Exercise:
Copy each line of the listing below exactly.

--- BEGIN Data ---

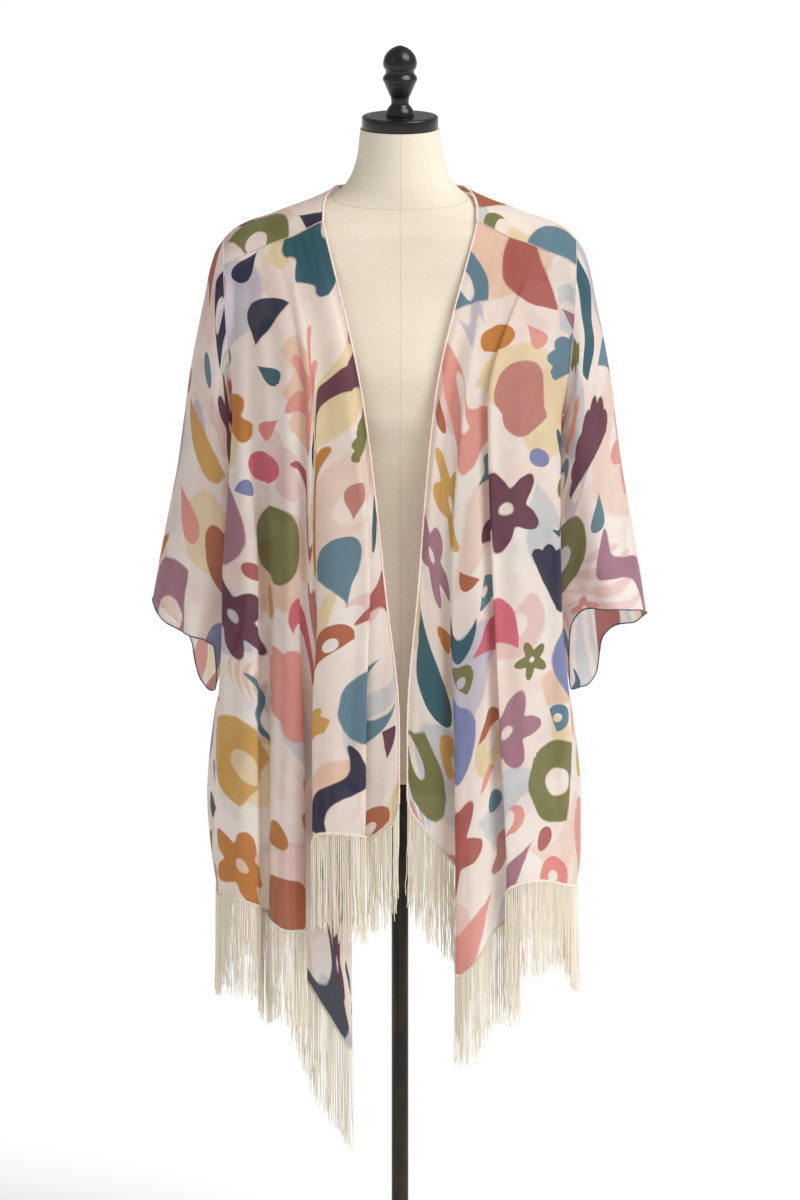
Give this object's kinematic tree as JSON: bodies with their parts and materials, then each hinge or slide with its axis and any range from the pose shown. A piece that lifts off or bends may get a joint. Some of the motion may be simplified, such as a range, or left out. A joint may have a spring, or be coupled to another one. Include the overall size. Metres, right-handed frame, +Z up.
{
  "type": "kimono coat on a dress form",
  "caption": "Open kimono coat in thin printed chiffon with loose sleeves, a handkerchief hem and a long yarn fringe, worn on a limbless linen dress form with a black finial and stand",
  "frame": {"origin": "on the floor under the middle of the pole, at the underside of the round base", "axes": "+Z points up along the pole, the coat's open front faces -Y, and +X is the right of the picture, which is the wearer's left"},
  "size_m": [0.6193, 0.36, 1.5996],
  "materials": {
    "printed_cloth": "matte",
    "fringe_yarn": "matte",
    "form_linen": "matte",
    "black_lacquer": "gloss",
    "stand_metal": "satin"
  },
  "bodies": {
    "root": {"base_disc": "stand_metal", "pole_collar": "stand_metal", "pole": "stand_metal", "form_torso": "form_linen", "neck_cap": "black_lacquer", "finial": "black_lacquer", "yoke": "printed_cloth", "front_left": "printed_cloth", "front_right": "printed_cloth", "back": "printed_cloth", "sleeve_left": "printed_cloth", "sleeve_right": "printed_cloth", "fringe_front_left": "fringe_yarn", "fringe_front_right": "fringe_yarn", "fringe_back": "fringe_yarn"}
  },
  "joints": []
}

--- END Data ---

Solution:
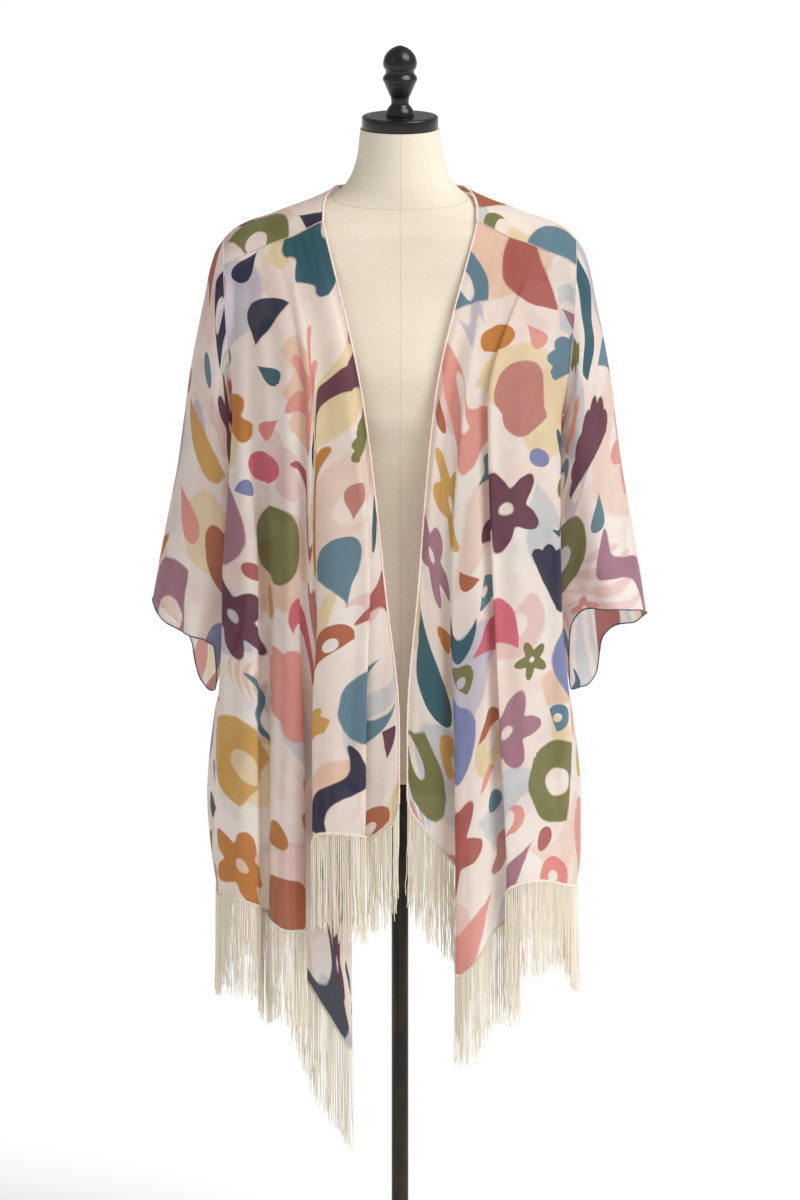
Give this object's kinematic tree as JSON: bodies with their parts and materials, then each hinge or slide with its axis and any range from the pose shown. A piece that lifts off or bends may get a joint. Some of the motion may be simplified, such as a range, or left out. A joint may have a spring, or be coupled to another one. Include the overall size. Metres, right-handed frame, +Z up.
{
  "type": "kimono coat on a dress form",
  "caption": "Open kimono coat in thin printed chiffon with loose sleeves, a handkerchief hem and a long yarn fringe, worn on a limbless linen dress form with a black finial and stand",
  "frame": {"origin": "on the floor under the middle of the pole, at the underside of the round base", "axes": "+Z points up along the pole, the coat's open front faces -Y, and +X is the right of the picture, which is the wearer's left"},
  "size_m": [0.6193, 0.36, 1.5996],
  "materials": {
    "printed_cloth": "matte",
    "fringe_yarn": "matte",
    "form_linen": "matte",
    "black_lacquer": "gloss",
    "stand_metal": "satin"
  },
  "bodies": {
    "root": {"base_disc": "stand_metal", "pole_collar": "stand_metal", "pole": "stand_metal", "form_torso": "form_linen", "neck_cap": "black_lacquer", "finial": "black_lacquer", "yoke": "printed_cloth", "front_left": "printed_cloth", "front_right": "printed_cloth", "back": "printed_cloth", "sleeve_left": "printed_cloth", "sleeve_right": "printed_cloth", "fringe_front_left": "fringe_yarn", "fringe_front_right": "fringe_yarn", "fringe_back": "fringe_yarn"}
  },
  "joints": []
}